Abstract

Paul Colinvaux and his Ecuadorian student Miriam Steinitz-Kannan were the first modern scientists to study limnology in Ecuador in the 1960s and 1970s. Fifty years later, Steinitz-Kannan continues this research along with many collaborators, focusing on Andean, Amazonian, and Galapagos lakes, particularly their paleolimnology, physical/chemical parameters, and plankton communities. Historically, Ecuador’s inland and Pacific waters were studied and described by European explorers, including Juan de Velasco, Alexander von Humboldt, and Charles Darwin.

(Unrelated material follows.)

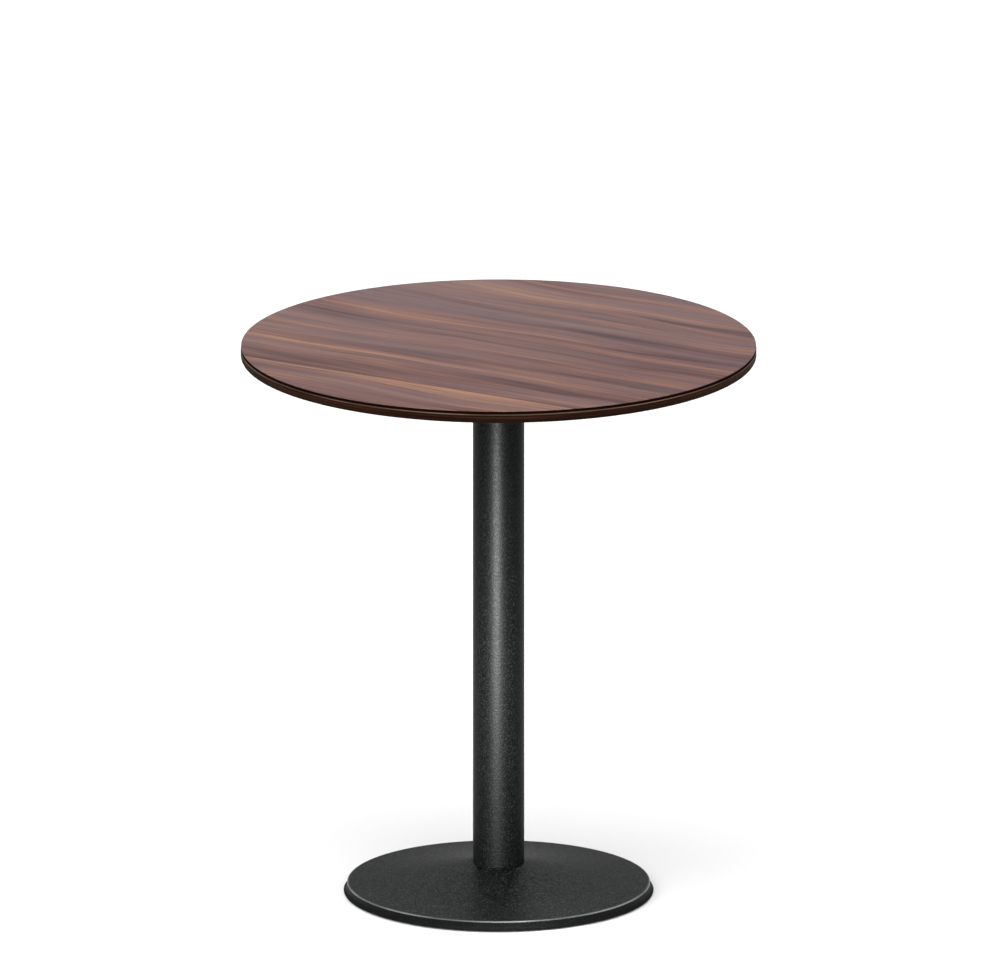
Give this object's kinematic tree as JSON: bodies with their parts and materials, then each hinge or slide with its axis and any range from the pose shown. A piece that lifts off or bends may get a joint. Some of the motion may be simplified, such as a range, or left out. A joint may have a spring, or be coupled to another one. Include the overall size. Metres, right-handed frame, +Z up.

In modern times, other Europeans followed Colinvaux and Steinitz-Kannan. In the 1990s, Dean Jacobsen extended limnologic studies to Ecuadorian stream ecology, focusing on macroinvertebrates from streams covering wide environmental gradients. In the 2000s, Gunter Gunkel intensively studied several Andean lakes in northern Ecuador. In the 2010s, Willem Van Colen and Ecuadorian colleagues continued limnologic research in Andean lakes located in Azuay and Imbabura provinces. The Instituto Antarctico Ecuatoriano has, and continues to, conduct limnological research in Ecuador’s Antarctic territory on Greenwich Island. Going forward, Ecuadorian universities are training their students to take the research initiative, inspiring a limnologic renaissance at a critical time when the country’s water resources are increasingly threatened by climate change and human impacts.